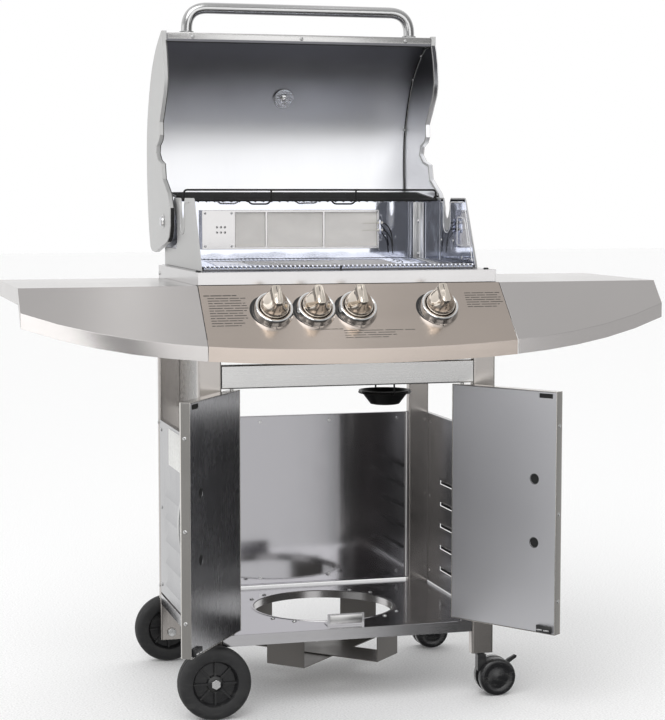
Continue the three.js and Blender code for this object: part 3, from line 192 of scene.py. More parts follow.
def polished(name, colour, rough):
    """Polished metal with faint waves, handling smudges and hairline scratches."""
    s = Shader(name)
    wave = s.noise((14, 14, 14), 1.0)
    smudge = s.noise((38, 38, 38), 4.0, 0.6, 0.5)
    hairline = s.noise((30, 900, 260), 2.0)
    worn = s.sum(s.spread(smudge, -0.3 * rough, 0.7 * rough), s.spread(hairline, 0.0, 0.3 * rough))
    colours = s.shades(s.spread(smudge, 0.0, 1.0), colour, 0.95, 1.03)
    return s.finish(colours, s.sum(worn, rough), Metallic=1.0, Normal=s.bump(wave, 0.0005))


def painted_shade_sheet(name, colour, rough, low_z, high_z, dark):
    """Satin sheet with painted shade that darkens it towards its upper edge, in place of the dark
    surroundings it reflects there, with fine upright brush marks.
    """
    s = Shader(name)
    fine = s.noise(grain_scale(2, GRAIN_ALONG, GRAIN_ACROSS), 3.0, 0.7)
    cloud = s.noise((3, 3, 3), 3.0, 0.5)
    level = s.sum(s.spread(cloud, -0.012, 0.012), s.parts(s.place)["Z"])
    # Painted shade: the colour turns from the sheet's own to the dark one as the height rises from low_z to
    # high_z.
    painted_shade = s.spread(level, 0.0, 1.0, (low_z, high_z), interpolation_type="SMOOTHERSTEP")
    worn = s.sum(s.spread(fine, -0.02, 0.03), s.spread(cloud, -0.02, 0.02))
    return s.finish(s.mix(painted_shade, tone(colour), tone(dark)), s.sum(worn, rough),
                    Metallic=1.0, Anisotropic=0.3, Normal=s.bump(fine, 0.00002))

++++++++

• [REQUIREMENTS]:
Print the listing above in its entirety, with every line exact.

• [PROBLEM SOLUTION]:
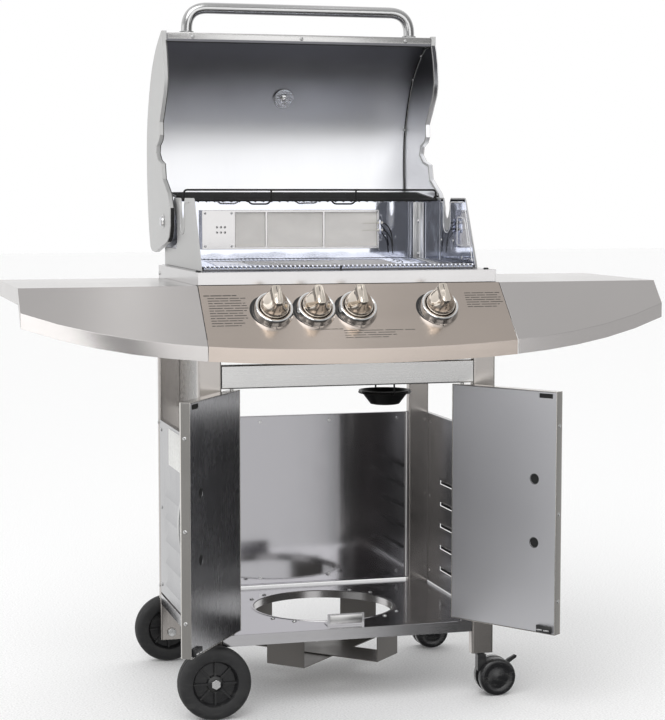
Continue the three.js and Blender code for this object: part 3, from line 192 of scene.py. More parts follow.
def polished(name, colour, rough):
    """Polished metal with faint waves, handling smudges and hairline scratches."""
    s = Shader(name)
    wave = s.noise((14, 14, 14), 1.0)
    smudge = s.noise((38, 38, 38), 4.0, 0.6, 0.5)
    hairline = s.noise((30, 900, 260), 2.0)
    worn = s.sum(s.spread(smudge, -0.3 * rough, 0.7 * rough), s.spread(hairline, 0.0, 0.3 * rough))
    colours = s.shades(s.spread(smudge, 0.0, 1.0), colour, 0.95, 1.03)
    return s.finish(colours, s.sum(worn, rough), Metallic=1.0, Normal=s.bump(wave, 0.0005))


def painted_shade_sheet(name, colour, rough, low_z, high_z, dark):
    """Satin sheet with painted shade that darkens it towards its upper edge, in place of the dark
    surroundings it reflects there, with fine upright brush marks.
    """
    s = Shader(name)
    fine = s.noise(grain_scale(2, GRAIN_ALONG, GRAIN_ACROSS), 3.0, 0.7)
    cloud = s.noise((3, 3, 3), 3.0, 0.5)
    level = s.sum(s.spread(cloud, -0.012, 0.012), s.parts(s.place)["Z"])
    # Painted shade: the colour turns from the sheet's own to the dark one as the height rises from low_z to
    # high_z.
    painted_shade = s.spread(level, 0.0, 1.0, (low_z, high_z), interpolation_type="SMOOTHERSTEP")
    worn = s.sum(s.spread(fine, -0.02, 0.03), s.spread(cloud, -0.02, 0.02))
    return s.finish(s.mix(painted_shade, tone(colour), tone(dark)), s.sum(worn, rough),
                    Metallic=1.0, Anisotropic=0.3, Normal=s.bump(fine, 0.00002))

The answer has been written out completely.